#### [What the task asks]
Report every line below that holds the word "scene".

#### [Given material]

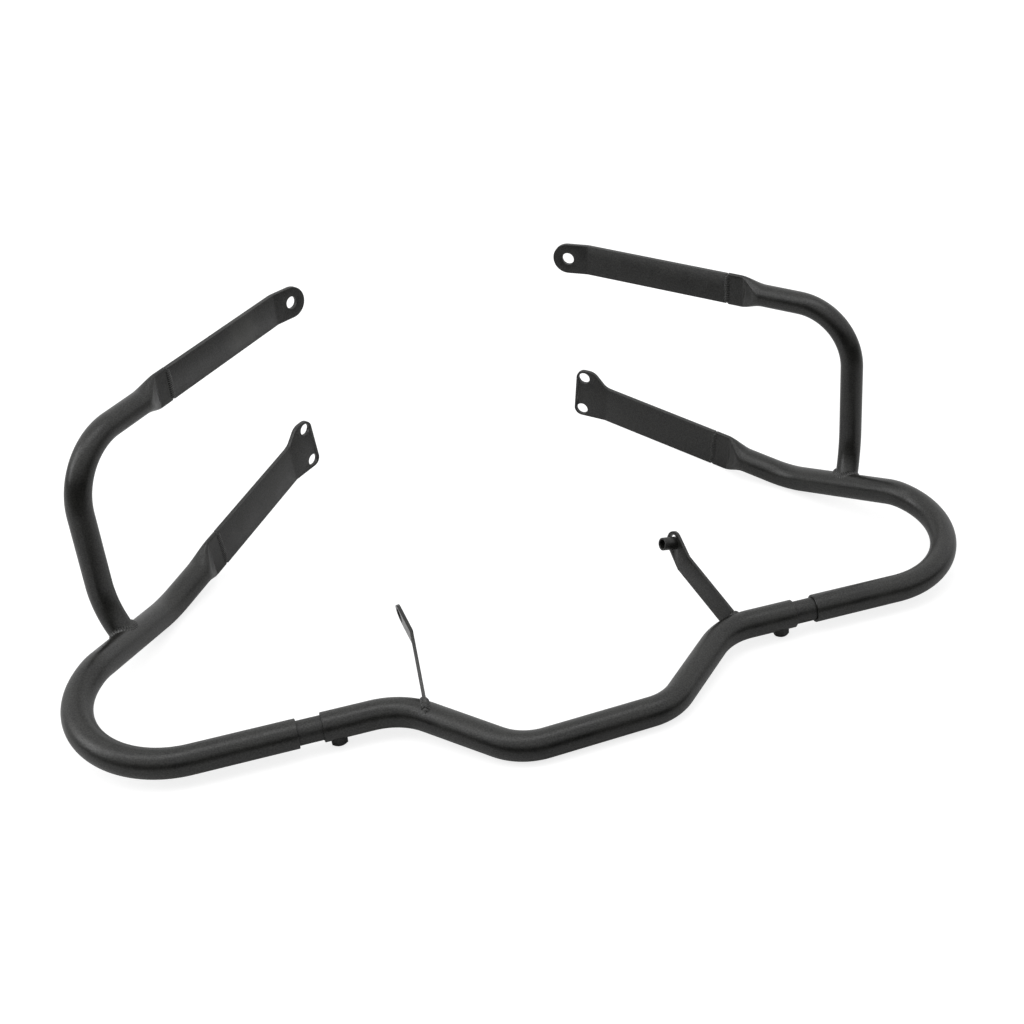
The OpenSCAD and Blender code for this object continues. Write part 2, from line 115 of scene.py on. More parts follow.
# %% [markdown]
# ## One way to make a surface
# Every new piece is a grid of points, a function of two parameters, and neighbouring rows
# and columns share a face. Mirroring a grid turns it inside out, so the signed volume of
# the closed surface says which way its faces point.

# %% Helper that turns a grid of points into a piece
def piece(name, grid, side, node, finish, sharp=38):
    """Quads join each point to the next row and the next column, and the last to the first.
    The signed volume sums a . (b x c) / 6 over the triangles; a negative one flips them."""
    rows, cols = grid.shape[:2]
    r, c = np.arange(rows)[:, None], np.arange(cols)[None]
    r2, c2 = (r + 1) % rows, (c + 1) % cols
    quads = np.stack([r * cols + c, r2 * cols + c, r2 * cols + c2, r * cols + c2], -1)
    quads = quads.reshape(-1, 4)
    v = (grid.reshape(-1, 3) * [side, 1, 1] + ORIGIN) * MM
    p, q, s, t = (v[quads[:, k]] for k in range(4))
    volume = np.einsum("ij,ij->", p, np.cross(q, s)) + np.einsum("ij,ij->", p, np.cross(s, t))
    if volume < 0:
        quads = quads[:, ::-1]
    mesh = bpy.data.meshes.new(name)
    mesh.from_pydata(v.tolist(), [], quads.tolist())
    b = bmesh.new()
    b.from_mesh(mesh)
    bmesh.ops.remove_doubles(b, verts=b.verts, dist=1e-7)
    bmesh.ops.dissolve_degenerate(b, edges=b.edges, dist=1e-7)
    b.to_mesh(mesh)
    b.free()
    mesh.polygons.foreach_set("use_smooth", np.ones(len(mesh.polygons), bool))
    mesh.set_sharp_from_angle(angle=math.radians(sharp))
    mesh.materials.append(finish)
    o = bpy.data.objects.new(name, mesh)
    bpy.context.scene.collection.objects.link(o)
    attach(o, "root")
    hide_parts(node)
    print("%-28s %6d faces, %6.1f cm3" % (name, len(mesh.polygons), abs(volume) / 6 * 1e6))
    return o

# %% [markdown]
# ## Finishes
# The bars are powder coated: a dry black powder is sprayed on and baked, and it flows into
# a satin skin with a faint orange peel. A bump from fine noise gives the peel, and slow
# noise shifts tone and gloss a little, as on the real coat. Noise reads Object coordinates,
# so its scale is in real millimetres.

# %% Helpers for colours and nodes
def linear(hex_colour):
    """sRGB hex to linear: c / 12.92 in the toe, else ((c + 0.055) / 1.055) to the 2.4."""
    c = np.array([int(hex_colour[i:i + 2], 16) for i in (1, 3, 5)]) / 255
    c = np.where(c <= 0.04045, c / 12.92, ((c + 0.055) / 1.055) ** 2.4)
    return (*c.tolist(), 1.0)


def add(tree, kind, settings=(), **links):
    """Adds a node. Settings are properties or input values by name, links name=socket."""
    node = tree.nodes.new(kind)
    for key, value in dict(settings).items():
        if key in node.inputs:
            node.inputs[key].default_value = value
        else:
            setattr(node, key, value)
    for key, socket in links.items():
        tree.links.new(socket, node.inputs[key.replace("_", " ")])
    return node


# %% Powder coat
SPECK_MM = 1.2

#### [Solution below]
The OpenSCAD and Blender code for this object continues. Write part 2, from line 115 of scene.py on. More parts follow.
    bpy.context.scene.collection.objects.link(o)